On December 5, 1792, Fidler wrote:
“At 9AM we resumed our Journey, & went SSE ½ E 5 miles & crossed a creek a little above, a high steep face of rocks on the East Bank of the Creek, which the Indians uses occasionally as the purpose of a Buffalo pound… perpendicular about 40 feet… vast quantities of Bones was laying there, that had been drove before the rock.”
This description is one of the earliest written accounts of a buffalo jump, a hunting method central to southern Alberta archaeology and exemplified by UNESCO-recognized sites like Head-Smashed-In Buffalo Jump.
Based on Fidler’s distances, peak sightings, and terrain notes, Brian and Byron believe the rock face they visited matches this location.
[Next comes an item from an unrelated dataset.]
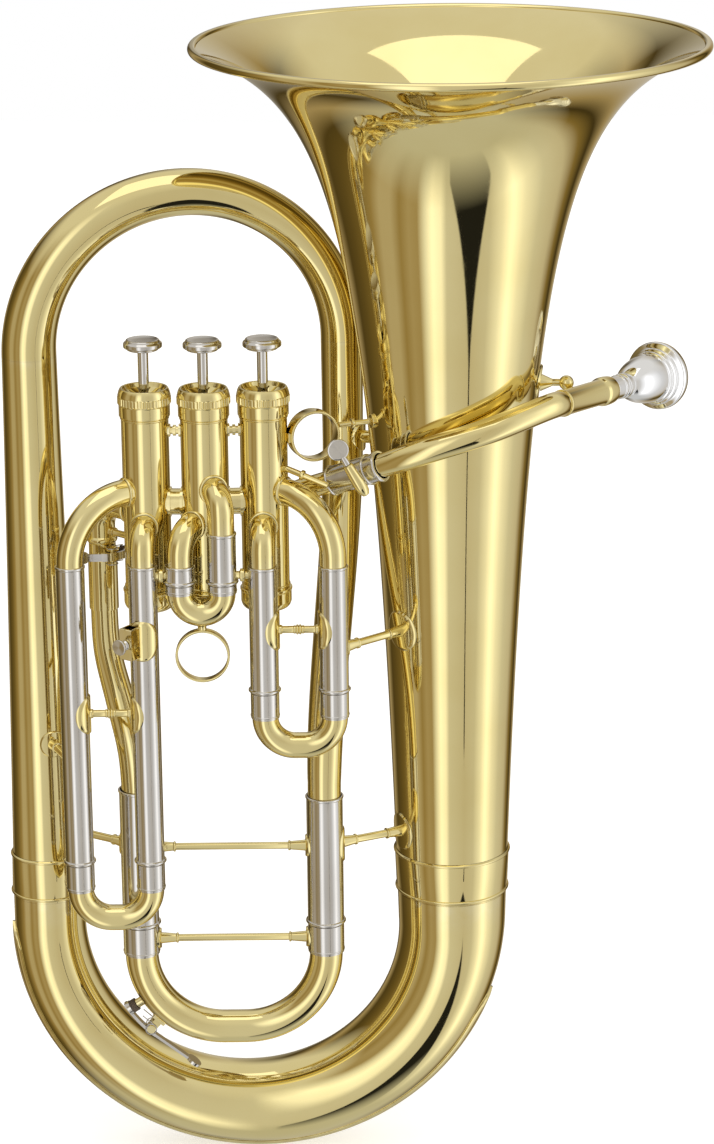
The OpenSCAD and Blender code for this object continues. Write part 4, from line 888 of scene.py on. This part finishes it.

The inscriptions scattered across the site may help illuminate who passed through here and when, whether Piikani hunters, early Hudson’s Bay Company traders, or travellers whose stories were never formally recorded.

The Discovery: Inscriptions Spread Across Four Rock Formations
The team initially believed there were around ten inscriptions. Once on site, that number grew to roughly fifteen, spread across four separate rock formations within a compact 30-square-metre area. The markings vary in depth, style, and weathering, suggesting different authors and periods.
Capturing them accurately was going to require a mix of coverage and precision. Outdoor conditions, uneven rock surfaces, and late-season weather added a few challenges.
But those are exactly the types of environments where portable, high-resolution 3D scanning shines.
How We Documented the Site
We planned the fieldwork around a forecasted break in the weather and met Brian and Byron at the site. Temperatures were just above freezing, workable but cold enough to make equipment choices important.
Equipment and setup
To cover the area and preserve every detail, we used two systems:
Creaform's HandySCAN EVO for high-resolution scans of individual inscriptions
Surphaser long-range scanner for broad coverage


Field Workflow
Here is how we approached it:
Survey the landscape and map the four rock formations.
Move formation to formation, scanning each inscription with the HandySCAN EVO at sub-millimetre resolution.
Capture the full area with the Surphaser, giving us a clean spatial framework.
Verify coverage on site to ensure no carving was missed.
Brian and Byron guided us through every marking, sharing archaeological context and insights from decades of fieldwork and exploration.
The combination of the two scanning systems gives historians a precise, permanent digital record that can be studied without erosion, lighting or physical access getting in the way.
What the Data Will Help Unlock
The intention behind the project goes far beyond documenting surface carvings. The scans may help historians and archaeologists:
Compare inscription styles and tool marks
Estimate relative age through weathering patterns
Align the site to Fidler’s recorded travel route
Cross-reference with other Hudson’s Bay Company expeditions
Build a clearer picture of early Indigenous and European movement in the region
Most importantly, these digitized surfaces will remain accessible for future analysis as techniques evolve. Researchers can test new hypotheses without risking damage to the formations themselves.








A Glimpse Into Alberta's Past, Captured in 3D
Projects like this sit at the intersection of archaeology, history and digital preservation. Standing at the base of that rock face, with wind cutting across the creek and the plains stretching out beyond, it is easy to understand why Fidler described the place in such detail. The natural features, the vantage points, the geography, it all lines up.
Whether the inscriptions ultimately connect to Fidler’s party, to earlier Hudson’s Bay traders such as James Gaddy, or to Indigenous hunters who used this buffalo jump long before European arrival, the site clearly holds stories worth telling.
We are grateful to support Brian and Byron in documenting this discovery, and we will continue working with them as the research unfolds. For now, the scans mark an important step in preserving a piece of Alberta’s early history, one rock at a time.